Gabriel Everardo Zul Mejía fue un recluso excepcional. Y ahora, después de recibir la consagración como sacerdote en el nada santo penal de Topo Chico, es también un prelado excepcional.
Fue un joven que creció en el Valle de Santa Lucía a un costado de Monterrey, en una colonia impregnada por la violencia del narcotráfico, los ajustes entre las bandas enemigas y la necesidad de ser aceptado por algún grupo para tener algún sentimiento de pertenencia. Siendo muy joven participó en asaltos a mano armada, riñas pandilleras en la calle y labores de espionaje para las bandas. Esas actividades lo llevaron a la cárcel, al llamado Centro Preventivo y de Reinserción de Apodaca donde, además de hacer varios amigos, encontró a Dios.
En su celda, según Gabriel recuerda, conoció la solidaridad de los demás reclusos. «Unos me dieron cobijas, otros comida». Y a partir de ese momento se vio impulsado por la necesidad de pertenencia a otro grupo, radicalmente distinto. Al salir de la prisión buscó integrarse a la iglesia. Buscó a diversos sacerdotes, formó parte de grupos parroquiales, fue misionero, se ordenó como diácono, apoyo por supuesto en la pastoral penitenciaria en varias cárceles de Nuevo León y, para culminar esa fase de su carrera, logró que el arzobispo de Monterrey lo ordenara como sacerdote en el auditorio del penal donde tuvo su primer encuentro con Dios.

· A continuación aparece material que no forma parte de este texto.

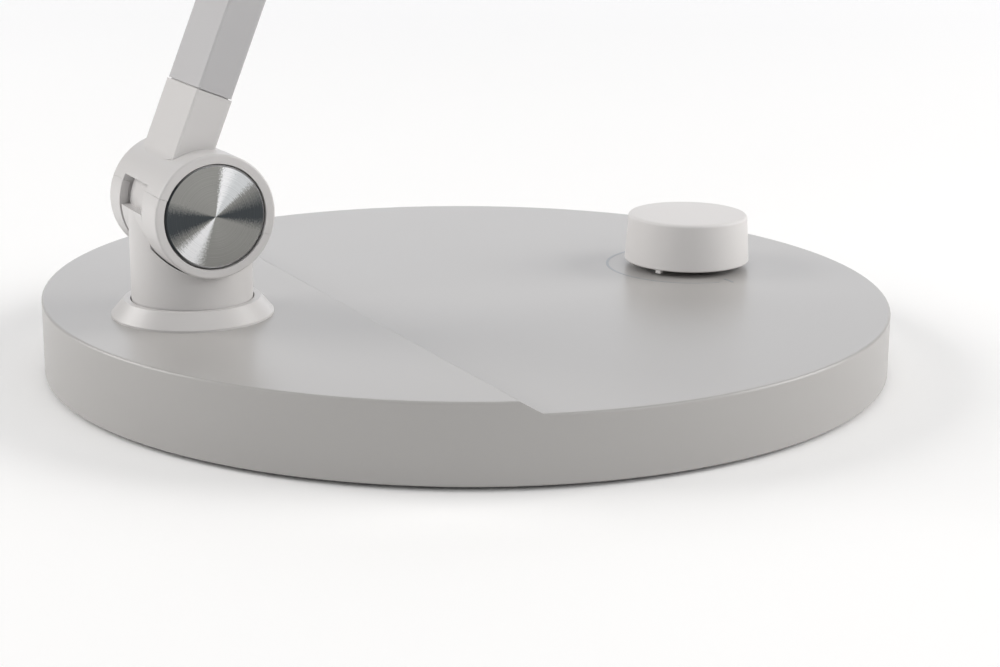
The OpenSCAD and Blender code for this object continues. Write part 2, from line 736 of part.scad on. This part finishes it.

Después de la ceremonia, el subdirector de Reinserción del Centro declaró que «eso demuestra el grado de recomposición del tejido social que se opera desde el penal».
Tal vez. O quizás no. Probablemente sea una golondrina que no representa la primavera. Porque el penal de Topo Chico -como lo conocen en el estado- ha sido el escenario de asesinatos de todo tipo en su interior, y en febrero de 2016 fue el campo de una guerra de exterminio entre los Zetas y el Cártel del Golfo, que arrojó un saldo de 49 personas asesinadas en su interior.
Qué bueno que el diácono se haya consagrado en la cárcel. Pero falta mucho para que Topo Chico sea un reformatorio de homicidas.